Dear new mom,
The first day you knocked on my door you didn’t introduce yourself. Your hair was in a frazzled bun. You were wearing sweats and flip flops and your shirt was inside out. I instantly liked you. Who has time for introductions and brushed hair when there is a baby sleep crisis? Anyways names were unneeded because I knew who you were. I stalked your profile for months wondering if you were pregnant even though I had never talked to you. And you knew me too. I was the only other mother in our apartment complex.
That day you asked me how I got my baby to sleep without the boob. Since my baby didn’t like my boobs, I didn’t have any words of wisdom but you seemed desperate, so I shared some general sleep advice that helped in the newborn days. A couple weeks later you knocked with a written schedule in your hand. You hired a nanny and she said you were doing everything wrong. She wrote the new, right schedule on a piece of paper. “Am I doing everything wrong?” you asked and I tried to say something encouraging but here is what I should have said:
Listen to me if you want, but take it with a grain of salt. Listen to other mothers if you want, but take it with a grain of salt. Listen to books or podcasts or websites if you want, but take it with a grain of salt. But please, yes, you must, always, listen to yourself. You are an amazing mother and you know what’s best for your baby. You know more than me, who has been doing motherhood a little bit longer, you know more than that nanny, who has cared for countless children. You know more than that pediatrician who has a Ph.D beside her name.
Let your baby fall asleep on your breast or let you baby cry it out, but either way, you are an amazing mother. Put her on a rigid schedule or tear that schedule up, but either way, you are an amazing mother. Feed her every hour if you want or feed her every four, but either way, you are an amazing mother. There is no right way to do this job of motherhood, there are a million right ways and you’ll find your right way with time…and sleep.
Most of those feelings of inadequacy or guilt or panic spring from three things: sleep-deprivation, hormones and, unfortunately, an over-critical culture of mothers. Seek and listen to helpful advice of friends but never listen to the critiques of strangers, like that nanny. (You should probably most definitely fire her.)
Remember that same stranger who criticizes you about giving your baby a phone in the grocery store will criticize you if your baby is screaming in the grocery store. I know. So ignore them. It’s always easier to criticize than to praise.

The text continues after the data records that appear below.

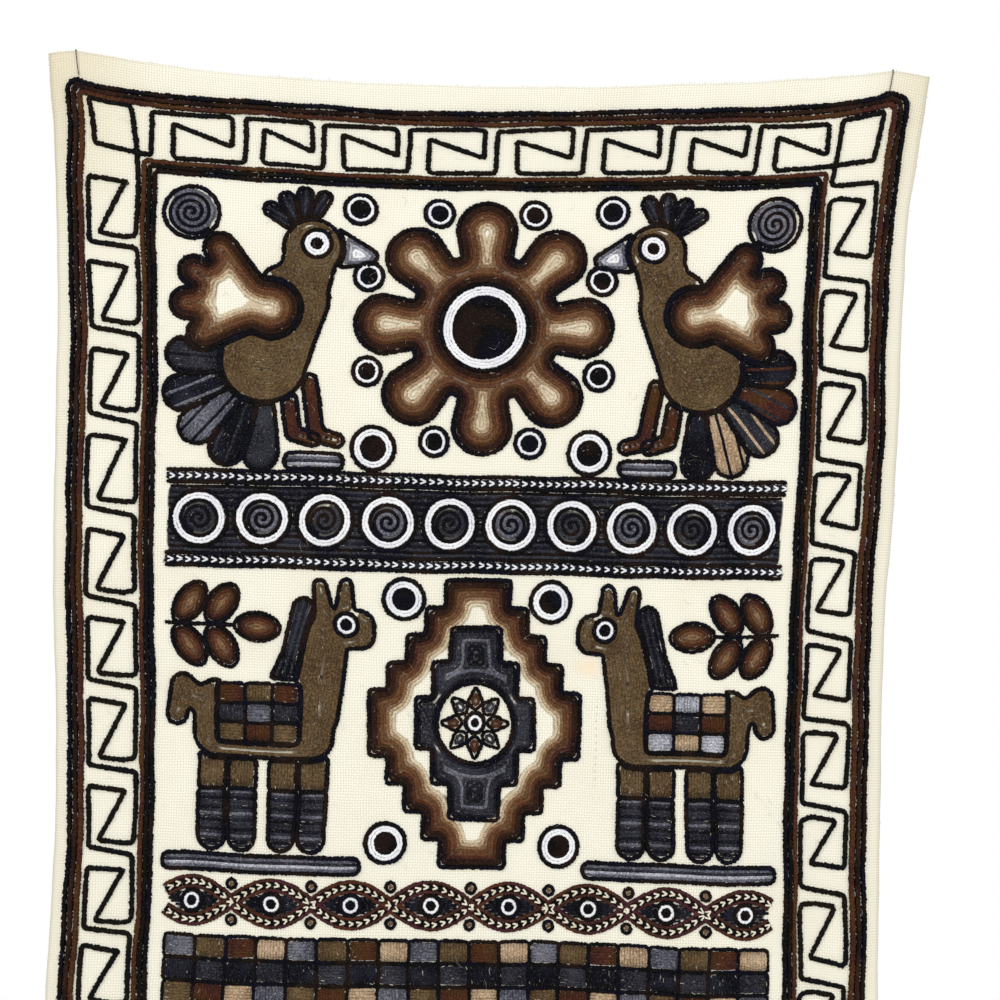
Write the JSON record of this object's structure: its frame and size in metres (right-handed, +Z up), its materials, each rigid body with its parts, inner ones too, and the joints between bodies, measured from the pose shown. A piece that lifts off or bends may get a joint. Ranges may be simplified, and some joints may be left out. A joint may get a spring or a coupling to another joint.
{
  "type": "embroidered woven wall hanging",
  "caption": "Tall cream wool cloth, hung from fine threads at its top corners, worked in dark, brown and grey yarn with a running fret border and geometric motifs.",
  "frame": {"origin": "middle of the cloth's sagging top edge, in the middle of its thickness", "axes": "+Z up, +X to the right of a viewer who faces the worked side, +Y towards the wall"},
  "size_m": [0.6104, 0.0181, 0.9162],
  "materials": {
    "wool_cloth": "matte",
    "hanging_thread": "matte",
    "yarn_black": "matte",
    "yarn_rust": "matte",
    "yarn_brown": "matte",
    "yarn_tan": "matte",
    "yarn_charcoal": "matte",
    "yarn_grey": "matte",
    "yarn_pale_grey": "matte",
    "yarn_white": "matte"
  },
  "bodies": {
    "root": {"cloth": "wool_cloth", "hanging_thread_left": "hanging_thread", "hanging_thread_right": "hanging_thread"}
  },
  "joints": []
}
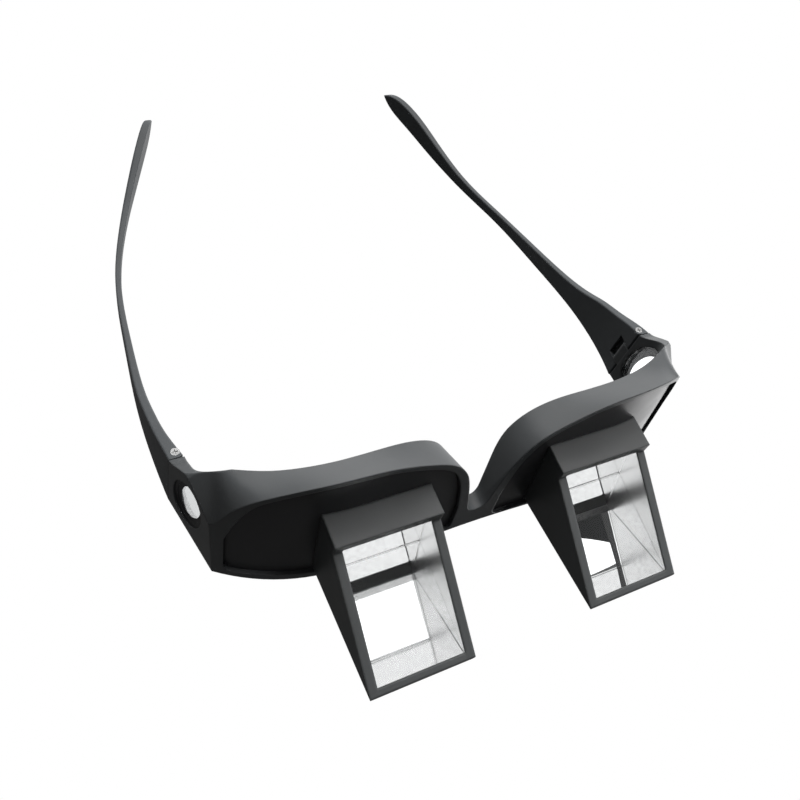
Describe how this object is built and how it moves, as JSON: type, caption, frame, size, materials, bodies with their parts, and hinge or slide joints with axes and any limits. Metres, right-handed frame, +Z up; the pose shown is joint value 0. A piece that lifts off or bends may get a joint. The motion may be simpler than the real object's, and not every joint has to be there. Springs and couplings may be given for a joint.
{
  "type": "prism bed glasses",
  "caption": "Eyewear with prism housings on a wrapped front, side windows and folding temples, for reading while lying flat.",
  "frame": {"origin": "middle of the nose saddle, the lower edge of the bridge, on the plane of symmetry", "axes": "+Z is up as worn, -Y is the way the wearer faces, the temples run along +Y and +X is the wearer's left"},
  "size_m": [0.1492, 0.1952, 0.0478],
  "materials": {
    "front_frame": "fine matte grain",
    "panel": "satin gloss",
    "hood": "fine matte grain",
    "prism": "clear and polished",
    "prism_mirror": "silvered",
    "side_lens": "clear and polished",
    "temple": "fine matte grain",
    "screw": "bright",
    "nut": "turned"
  },
  "bodies": {
    "front": {"front_frame": "front_frame", "left_panel": "panel", "left_hood": "hood", "left_prism": "prism", "left_prism_mirror": "prism_mirror", "left_side_lens": "side_lens", "right_panel": "panel", "right_hood": "hood", "right_prism": "prism", "right_prism_mirror": "prism_mirror", "right_side_lens": "side_lens"},
    "left_arm": {"left_temple": "temple", "left_hinge_screw": "screw", "left_hinge_nut": "nut"},
    "right_arm": {"right_temple": "temple", "right_hinge_screw": "screw", "right_hinge_nut": "nut"}
  },
  "joints": [
    {"name": "left_temple_fold", "type": "hinge", "parent": "front", "child": "left_arm", "pos_m": [0.0718, 0.0312, -0.0008], "axis": [0, 0, 1], "range_deg": [0, 86]},
    {"name": "right_temple_fold", "type": "hinge", "parent": "front", "child": "right_arm", "pos_m": [-0.0718, 0.0312, -0.0008], "axis": [0, 0, -1], "range_deg": [0, 74]}
  ]
}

So new mom, I want to offer you some praise and share some secrets I’ve learned. We’re all making it up as we go. I’m making it up as I go, as did my mother, as did her mother. Even that woman with the well-behaved twins and manicured nails at the park is making it up as she goes. Advice is not universal truth. We’re raising humans after all, not plants! This sleep-deprived newborn phase will pass and you’ll most likely miss it when it does. And last, but definitely not least, you are an amazing mother.